Why Data Collection Breadth Changes What's Possible

The honest answer is that breadth, reliability, and the ability to connect under real-world constraints are what separate solutions that work in demos from solutions that work in production. Manufacturing facilities aren't running clean, modern stacks. They're running a mix of older infrastructure and more modern equipment simultaneously, often under strict data security protocols and with no appetite for wholesale system replacement.

The right question to ask of any analytics platform isn't just, "Can it analyze data?" but "Can it actually reach our data, given the specific systems we've been running for years, under our constraints?"

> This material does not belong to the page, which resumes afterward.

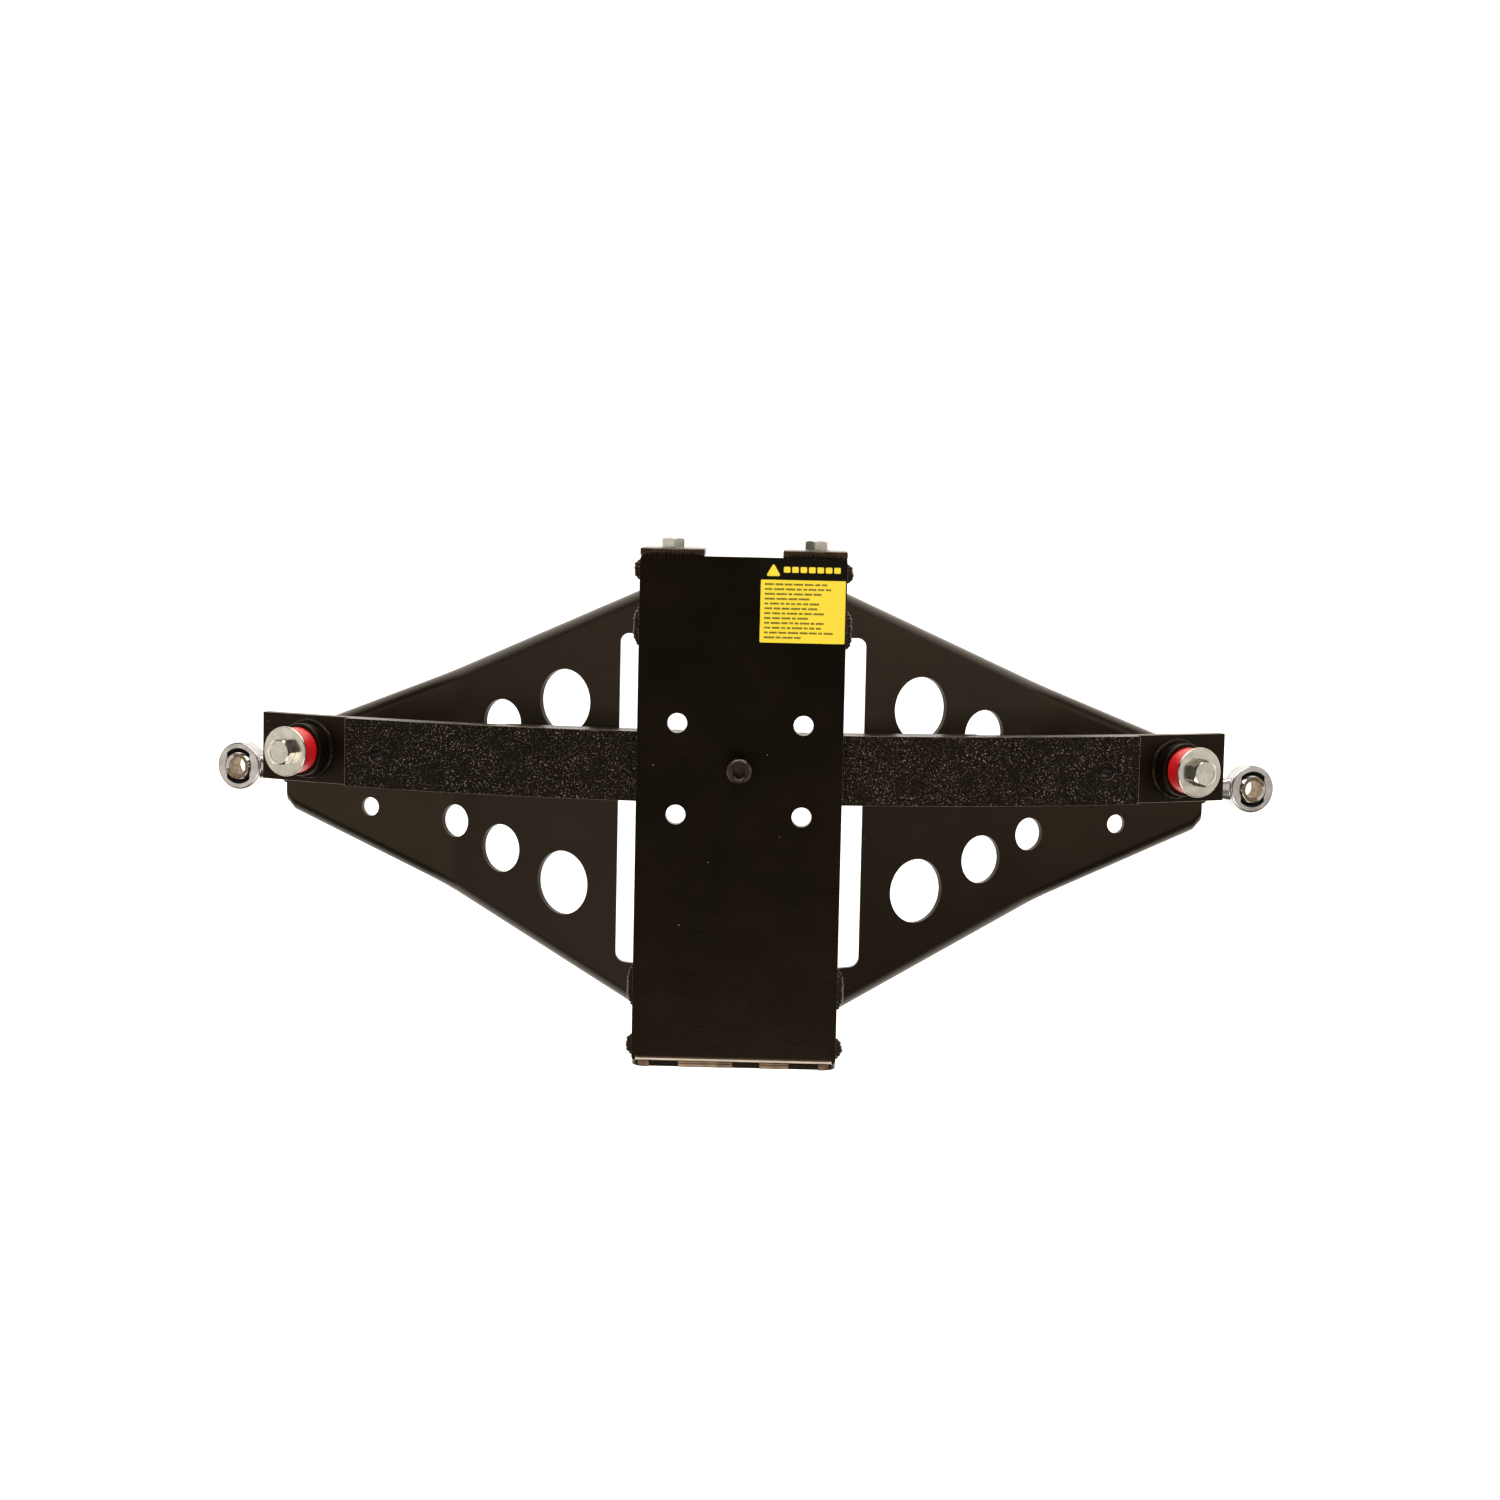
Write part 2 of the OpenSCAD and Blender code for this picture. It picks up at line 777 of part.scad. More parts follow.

Answering that question well requires deep investment in connector coverage, rigorous handling of connection failures, and operational observability that surfaces problems before they become data gaps. In industries where margins are tight and decisions depend on data freshness, reliability isn't a nice-to-have. It is the foundation on which everything else is built.

Conclusion

Manufacturing data integration is improving every day. OPC UA adoption is growing across vendors, more systems are exposing well-documented REST APIs, the open-source connector ecosystem is maturing, and that's good news for everyone building in this space. But the reality remains that most facilities today are very heterogeneous—a mix of old and new, multiple generations, standard and proprietary, documented and decidedly undocumented.

The analytics platforms that earn lasting trust in manufacturing will be the ones that meet facilities where they are—connecting to infrastructure as it actually exists, not as it ideally should be. The goal isn't to own the data sources. It's to make the data, wherever it lives, finally work together.